On 18 March, the UAE was the first Arab country to receive the Syrian regime’s president, Bashar al-Assad, on an official visit since the beginning of the popular protests in Syria in 2011.

During his visit, al-Assad met Emirati leaders, headed by the then Vice President (current president), Mohammed bin Zayed, and the Deputy Prime Minister and Ruler of Dubai, Mohammed bin Rashid al-Maktoum.

This meeting was preceded by many preliminaries, including al-Assad’s reception of the UAE Foreign Minister in October 2021 and his phone call with the current Emirati president in the same month, after a year and a half of the previous contact that Abu Dhabi had initiated in March 2020 to discuss the issue of the outbreak of the Covid-19 pandemic.

After freezing its membership in 2011, the UAE had called on several occasions for the regime’s return to the Arab League, in a position that contradicts the vision of its Gulf “brothers,” specifically Saudi Arabia and Qatar.

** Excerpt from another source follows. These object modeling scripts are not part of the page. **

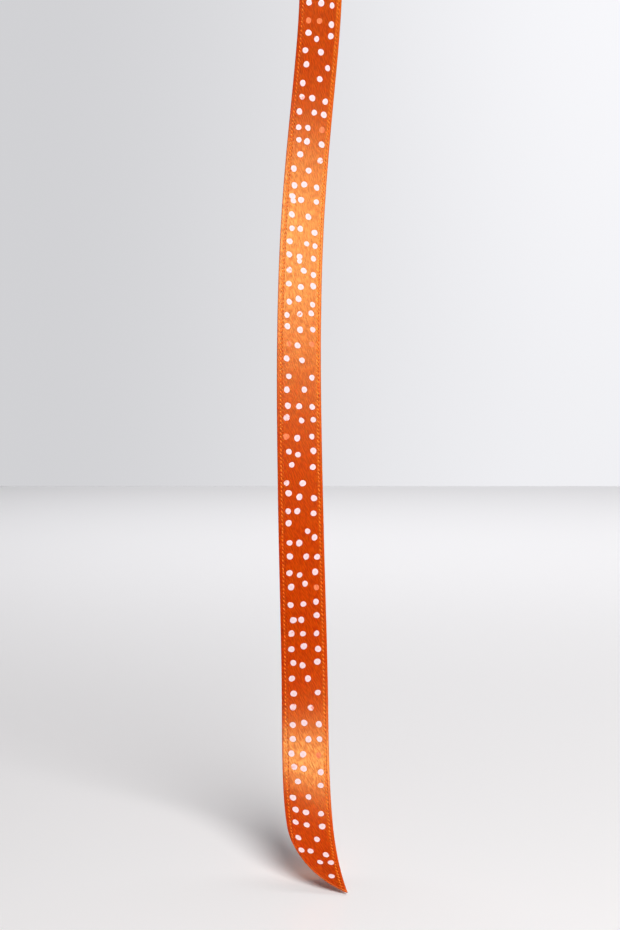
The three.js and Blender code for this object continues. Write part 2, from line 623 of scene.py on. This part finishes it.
# Painted highlight: the right band gets the lighter colour, more of it towards the top.
face_color = add_mix(tree, band, face_color, BAND_PAINTED_HIGHLIGHT)
sheen = by_streak(tree, shade, 0.10, *SATIN_ROUGHNESS)
feed(
    tree,
    shader,
    color=add_mix(tree, hole, face_color, HOLE_PAINTED_SHADE),
    roughness=add_math(tree, "MULTIPLY_ADD", hole, HOLE_ROUGHNESS, sheen),
    height=add_math(tree, "MULTIPLY_ADD", hole, -HOLE_DEPTH, height),
    bump=SATIN_BUMP,
)
tangent = add_node(tree, "ShaderNodeTangent", {"direction_type": "UV_MAP", "uv_map": "pattern"})
tree.links.new(tangent.outputs["Tangent"], shader.inputs["Tangent"])
set_inputs(shader, Anisotropic=0.76, IOR=THREAD_IOR, Specular_IOR_Level=0.92, **GLOW)
set_inputs(shader, Specular_Tint=(*SATIN_TINT, 1))

# %% The dull back, and the thread of the selvedges
BACK_DEEP = (0.42, 0.050, 0.0006)
BACK_LIGHT = (0.58, 0.095, 0.0025)
BACK_ROUGHNESS = (0.72, 0.62)
BACK_BUMP = 0.03
# The thread is lighter than the satin. This is partly its own colour and partly a painted
# highlight for the glint that each small stitch catches.
THREAD_DEEP = (0.76, 0.105, 0.002)
THREAD_LIGHT = (0.94, 0.200, 0.010)
THREAD_ROUGHNESS = (0.42, 0.34)
THREAD_BUMP = 0.02

back, tree, shader = new_material("satin_back")
shade, height = add_group(tree, streaks)
color = streaked(tree, shade, 0.12, BACK_DEEP, BACK_LIGHT)
feed(tree, shader, color, by_streak(tree, shade, 0.15, *BACK_ROUGHNESS), height, BACK_BUMP)
set_inputs(shader, Specular_IOR_Level=0.4, Specular_Tint=(*SATIN_TINT, 1), **GLOW)

thread, tree, shader = new_material("selvedge_thread")
shade, height = add_group(tree, streaks)
color = streaked(tree, shade, 0.15, THREAD_DEEP, THREAD_LIGHT)
feed(tree, shader, color, by_streak(tree, shade, 0.15, *THREAD_ROUGHNESS), height, THREAD_BUMP)
set_inputs(shader, IOR=THREAD_IOR, Specular_IOR_Level=0.8, Specular_Tint=(*SATIN_TINT, 1))

# %% [markdown]
# ## The cloth
#
# The cloth is one long grid. Its columns are close together in the selvedges, where it is thicker
# and has a groove beside the stitches. Its rows are level down to just above the cut, and fan out
# from there to meet it. The grid gets its back from bmesh's own solidify, and then each half is
# moved to the height that the cross-section gives.

# %% Make the cloth
ROWS = 410
FAN_LENGTH = 8  # above the cut, where the rows start to slope towards it
BODY_HALF = 0.10
LEAST_HALF = 0.03
SWELL_HEIGHT, SWELL_SIDE, SWELL_SPREAD = 0.07, 4.5, 0.38
EDGE_START, EDGE_WIDTH = 4.7, 0.3  # where the selvedge closes
EDGE_SHARE = 0.25  # what is left of the thickness at its very edge
GROOVE_DEPTH, GROOVE_SPREAD = 0.05, 0.1
GROOVE_SIDES = (-3.8, 4.35)

close = [i / 10 for i in range(-50, -35)]
COLUMN_SIDES = close + [i / 2 for i in range(-7, 8)] + [-side for side in reversed(close)]


def bell(distance, spread):
    return math.exp(-((distance / spread) ** 2))


def half_thickness(side):
    """Half the thickness: thin in the body, fuller in the selvedge, and closing at its edge."""
    out = abs(side)
    swell = SWELL_HEIGHT * bell(out - SWELL_SIDE, SWELL_SPREAD)
    closing = math.sqrt(max(0, 1 - max(0, (out - EDGE_START) / EDGE_WIDTH) ** 2))
    return max(LEAST_HALF, (BODY_HALF + swell) * (EDGE_SHARE + (1 - EDGE_SHARE) * closing))


def groove(side):
    """The dent beside each row of stitches, on the face."""
    return GROOVE_DEPTH * sum(bell(side - at, GROOVE_SPREAD) for at in GROOVE_SIDES)


def face_height(side):
    return half_thickness(side) - groove(side)


def length_in_row(row_length, side):
    """Where a point of a row lies along the ribbon, once the row slopes to meet the cut."""
    fan_start = CUT_START - FAN_LENGTH
    if row_length <= fan_start:
        return row_length
    t = (row_length - fan_start) / (RIBBON_LENGTH - fan_start)
    return fan_start + (cut_at(side) - fan_start) * t


bm = bmesh.new()
columns = len(COLUMN_SIDES) - 1
bmesh.ops.create_grid(bm, x_segments=columns, y_segments=ROWS, size=1)
bmesh.ops.solidify(bm, geom=bm.faces[:], thickness=0.2)
level = [min(v.co.z for v in bm.verts), max(v.co.z for v in bm.verts)]
for vert in bm.verts:
    side = COLUMN_SIDES[round((vert.co.x + 1) / 2 * columns)]
    row_length = round((1 - vert.co.y) / 2 * ROWS) / ROWS * RIBBON_LENGTH
    on_face = vert.co.z > sum(level) / 2
    height = face_height(side) if on_face else -half_thickness(side)
    vert.co = (side, -length_in_row(row_length, side), height)
bmesh.ops.recalc_face_normals(bm, faces=bm.faces[:])
for face in bm.faces:
    face.material_index = 1 if face.normal.z < -0.5 else 0
hang(bm)
cloth = finished_piece("ribbon_cloth", bm, [satin, back])

# %% [markdown]
# ## The stitches of the selvedges
#
# Beside each selvedge runs a row of small slanting stitches, where the weft turns round. They
# stand up like grains of rice, a little less than a millimetre apart. Each is a low ball with few
# faces, drawn out, turned and set half into the cloth.

# %% Make the stitches
STITCH_STOP = 0.5  # the cloth left bare above the cut
STITCH_NUDGE = (0.015, 0.03)
STITCH_PLUMP = (0.9, 1.15)


def repeated(bm, count, step):
    """The same bmesh, with its shape repeated by an Array modifier down the flat ribbon."""
    mesh = bpy.data.meshes.new("one")
    bm.to_mesh(mesh)
    one = bpy.data.objects.new("one", mesh)
    bpy.context.collection.objects.link(one)
    array = one.modifiers.new("down the ribbon", "ARRAY")
    array.count = count
    array.use_relative_offset = False
    array.use_constant_offset = True
    array.constant_offset_displace = (0, -step, 0)
    finished = one.evaluated_get(bpy.context.evaluated_depsgraph_get())
    row = bpy.data.meshes.new_from_object(finished)
    bm.clear()
    bm.from_mesh(row)
    bpy.data.objects.remove(one)
    bpy.data.meshes.remove(mesh)
    bpy.data.meshes.remove(row)


def stitch_row(name, side, size, slant):
    """A row of stitches down the ribbon at that distance to the right of its middle."""
    bm = bmesh.new()
    shape = Matrix.Rotation(math.radians(slant), 4, "Z") @ Matrix.Diagonal((*size, 1))
    bmesh.ops.create_uvsphere(bm, u_segments=8, v_segments=6, radius=0.5, matrix=shape)
    grain = len(bm.verts)
    repeated(bm, int((cut_at(side) - STITCH_STOP) / STITCH_PITCH), STITCH_PITCH)
    rng = random.Random(name)
    for index, vert in enumerate(bm.verts):
        if index % grain == 0:
            nudge = Vector((*(rng.gauss(0, most) for most in STITCH_NUDGE), 0))
            plump = rng.uniform(*STITCH_PLUMP)
        vert.co.z = vert.co.z * plump + half_thickness(side) - groove(side)
        vert.co += nudge + Vector((side, -STITCH_PITCH / 2, 0))
    hang(bm)
    return finished_piece(name, bm, [thread])


left_stitches = stitch_row(
    "left_selvedge_stitches", side=-4.22, size=(0.30, 0.68, 0.18), slant=28
)
right_stitches = stitch_row(
    "right_selvedge_stitches", side=4.1, size=(0.30, 0.76, 0.18), slant=36
)

# %% [markdown]
# ## The printed dots
#
# The dots are white ink, laid on the face in rows a little over 3 mm apart. Two streams of dots
# run down near the selvedges and a third wanders between them. The chart is a short repeat, and
# the printing is uneven: a few dots are faint, half worn off or doubled. A dot is a low disc of
# three rings, so it bends with the ribbon, and its edge goes into the cloth.

# %% Chart the dots
ROW_PITCH = 3.25
FIRST_ROW = 0.62  # how far down it lies, in row pitches
PRINT_REPEAT = [  # the sides of the dots of a row, in millimetres to the right of the middle
    dict(left=-2.8, middle=0.0, right=2.8),
    dict(left=-2.4, middle=-0.4, right=2.8),
    dict(left=-2.8, middle=-0.1, right=2.7),
    dict(left=-2.8, middle=0.0, right=2.9),
    dict(left=-2.4, middle=-0.4, right=2.8),
    dict(left=-2.8, middle=0.6),
    dict(left=-2.5, right=2.8),
    dict(left=-2.7, middle=1.1),
    dict(left=-2.6, middle=-0.2, right=2.8),
    dict(left=-2.8, middle=0.5, right=3.0),
    dict(left=-2.9, middle=-0.6, right=2.8),
    dict(left=-2.5, middle=-0.6, right=3.0),
    dict(left=-1.9, right=2.9),
    dict(left=-3.0, middle=0.4),
    dict(left=-2.7, middle=-0.4, right=2.8),
    dict(left=-2.9, middle=-0.7, right=2.7),
    dict(left=-2.8, middle=1.2),
    dict(left=-2.6, middle=-0.5, right=2.7),
    dict(left=-2.7, middle=1.0, right=3.2),
    dict(left=-2.8, middle=-0.6, right=2.9),
    dict(left=-2.7, middle=0.5, right=2.9),
]
SIDE_SHIFT = 0.15
LENGTH_SHIFT = 0.32
DOT_RADIUS = 0.67
RADIUS_RANGE = (0.9, 1.08)
WORN = {0.0: 88, 0.45: 7, 0.85: 5}  # how worn a dot is, and how many in a hundred are
DOUBLED = 0.025  # the share of dots that were printed twice, a little apart

rng = random.Random(11)
dots = []
for row in range(int(RIBBON_LENGTH / ROW_PITCH)):
    for stream, side in PRINT_REPEAT[row % len(PRINT_REPEAT)].items():
        dot = dict(
            side=side + rng.uniform(-SIDE_SHIFT, SIDE_SHIFT),
            length=(row + FIRST_ROW) * ROW_PITCH + rng.gauss(0, LENGTH_SHIFT),
            radius=DOT_RADIUS * rng.uniform(*RADIUS_RANGE),
            worn=rng.choices(list(WORN), list(WORN.values()))[0],
        )
        dots.append(dot)
        if rng.random() < DOUBLED:
            angle = rng.uniform(0.9, 2.2)
            apart = rng.uniform(0.8, 1.1)
            dots.append(
                dict(
                    side=dot["side"] + apart * math.cos(angle),
                    length=dot["length"] + apart * math.sin(angle),
                    radius=dot["radius"] * rng.uniform(0.85, 1),
                    worn=0.0,
                )
            )
print(len(dots), "dots")

# %% [markdown]
# Each disc also carries two values for its material. "blot" is the place within the dot, so that
# the ink can be thinner in the middle, and "worn" says how much of the ink has gone. A dot that
# the cut goes through ends just above it, and one that lies below the cut is left out.

# %% Make the dots
DOT_SEGMENTS = 16
OUTER_RING, INNER_RING = 0.15, 0.35  # their widths, in the dot's radius
INK_HEIGHT = 0.02
EDGE_DEPTH = 0.002  # how far a dot's edge goes into the cloth
CUT_GAP = 0.02
BELOW_CUT = 0.2  # how far below the cut the middle of a dot may lie

dots = [dot for dot in dots if dot["length"] < cut_at(dot["side"]) + BELOW_CUT]
bm = bmesh.new()
blot = bm.loops.layers.uv.new("blot")
worn_layer = bm.verts.layers.float.new("worn")
for dot in dots:
    wobble = [rng.uniform(0, 2 * math.pi) for _ in range(2)]
    disc = bmesh.ops.create_circle(bm, cap_ends=True, segments=DOT_SEGMENTS, radius=1)
    (cap,) = disc["verts"][0].link_faces
    inset = dict(faces=[cap], use_boundary=True, use_even_offset=True)
    outer = bmesh.ops.inset_region(bm, thickness=OUTER_RING, **inset)
    inner = bmesh.ops.inset_region(bm, thickness=INNER_RING, **inset)
    centre = bmesh.ops.poke(bm, faces=[cap])
    faces = outer["faces"] + inner["faces"] + centre["faces"]
    verts = {vert for face in faces for vert in face.verts}
    for face in faces:
        for corner in face.loops:
            corner[blot].uv = corner.vert.co.xy
    for vert in verts:
        x, y = vert.co.xy
        on_edge = math.hypot(x, y) > 1 - OUTER_RING / 2
        angle = math.atan2(y, x)
        reach = 1 + 0.05 * math.sin(2 * angle + wobble[0])
        reach += 0.03 * math.sin(3 * angle + wobble[1])
        side = dot["side"] + x * reach * dot["radius"]
        length = dot["length"] - y * reach * dot["radius"]
        length = min(length, cut_at(side) - CUT_GAP)
        lift = -EDGE_DEPTH if on_edge else INK_HEIGHT * (1 - dot["worn"])
        vert.co = (side, -length, face_height(side) + lift)
        vert[worn_layer] = dot["worn"]
hang(bm)

# %% The ink of the dots
INK_WHITE = (0.79, 0.60, 0.635)
INK_THIN = (0.66, 0.37, 0.39)
THIN_MIDDLE = 0.55  # how far out the ink is thinner, in the dot's radius
THIN_MOST = 0.45
INK_GONE_DEEP = (0.72, 0.11, 0.01)
INK_GONE_LIGHT = (0.90, 0.20, 0.04)
INK_GONE_MOST = 0.92
GONE_START, GONE_END = -0.08, 0.12  # how far the wear is above the specks there
INK_ROUGHNESS = (0.7, 0.6)
INK_BUMP = 0.012

ink, tree, shader = new_material("printed_ink")
shade, height = add_group(tree, streaks)
dot_place = add_node(tree, "ShaderNodeUVMap", {"uv_map": "blot"}).outputs["UV"]
distance = add_node(tree, "ShaderNodeVectorMath", {"operation": "LENGTH"})
tree.links.new(dot_place, distance.inputs[0])
thin = add_range(tree, distance.outputs["Value"], 0, THIN_MIDDLE, THIN_MOST, 0)
white = add_mix(tree, thin, INK_WHITE, INK_THIN)
orange = streaked(tree, shade, 0.12, INK_GONE_DEEP, INK_GONE_LIGHT)
specks = add_node(tree, "ShaderNodeTexNoise", Scale=16, Detail=3, Roughness=0.6)
tree.links.new(pattern_map(tree), specks.inputs["Vector"])
worn = add_node(tree, "ShaderNodeAttribute", {"attribute_name": "worn"}).outputs["Fac"]
gone = add_math(tree, "SUBTRACT", worn, specks.outputs["Fac"])
gone = add_range(tree, gone, GONE_START, GONE_END, 0, INK_GONE_MOST)
color = add_mix(tree, gone, white, orange)
feed(tree, shader, color, by_streak(tree, shade, 0.15, *INK_ROUGHNESS), height, INK_BUMP)
set_inputs(shader, Specular_IOR_Level=0.25)
print_dots = finished_piece("printed_dots", bm, [ink])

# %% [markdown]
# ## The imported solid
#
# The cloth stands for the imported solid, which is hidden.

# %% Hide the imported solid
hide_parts("ribbon")
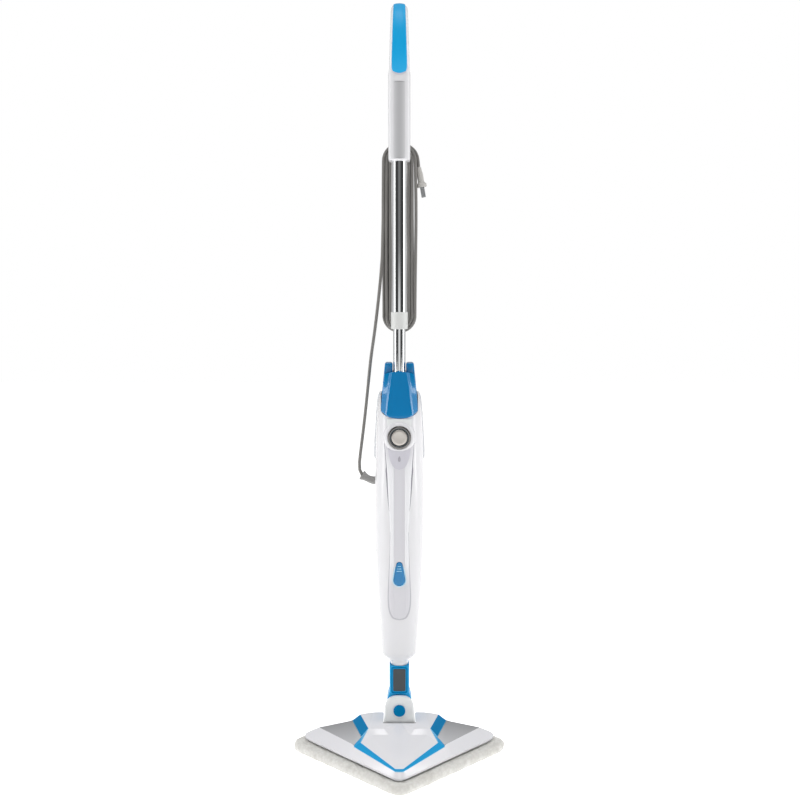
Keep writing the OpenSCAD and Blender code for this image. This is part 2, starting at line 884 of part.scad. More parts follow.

The researcher at the Syrian Dialogue Center, Pr. Ahmad Korabi linked the Emirati relationship with the Syrian regime to Abu Dhabi’s position on the wave of the Arab Spring in general, which is generally conservative and supportive of the “counter-revolution” movement.

According to Korabi, the matter is not related to the UAE achieving direct benefits, and it is also unrealistic to believe that Abu Dhabi is seeking to lure the regime and distance it from Iran, as this mechanism has already proven its failure over the course of four years of Emirati-Syrian relations, during which the regime has increasingly fallen under Iranian influence and drowned Arab countries with drugs.

Based on these indicators, it appears that an Emirati strategic approach is driving the relationship, given that closing the Syrian file may close the file of the Arab Spring revolutions in Abu Dhabi’s view.

The Emirati rapprochement with the regime can be considered one of the fruits of an Israeli-Emirati rapprochement as well since al-Assad’s survival in power is in Israel’s interest. It is likely that the rapprochement is a regional understanding in which the UAE participates, while Russia urges it and Israel does not mind it, according to the researcher.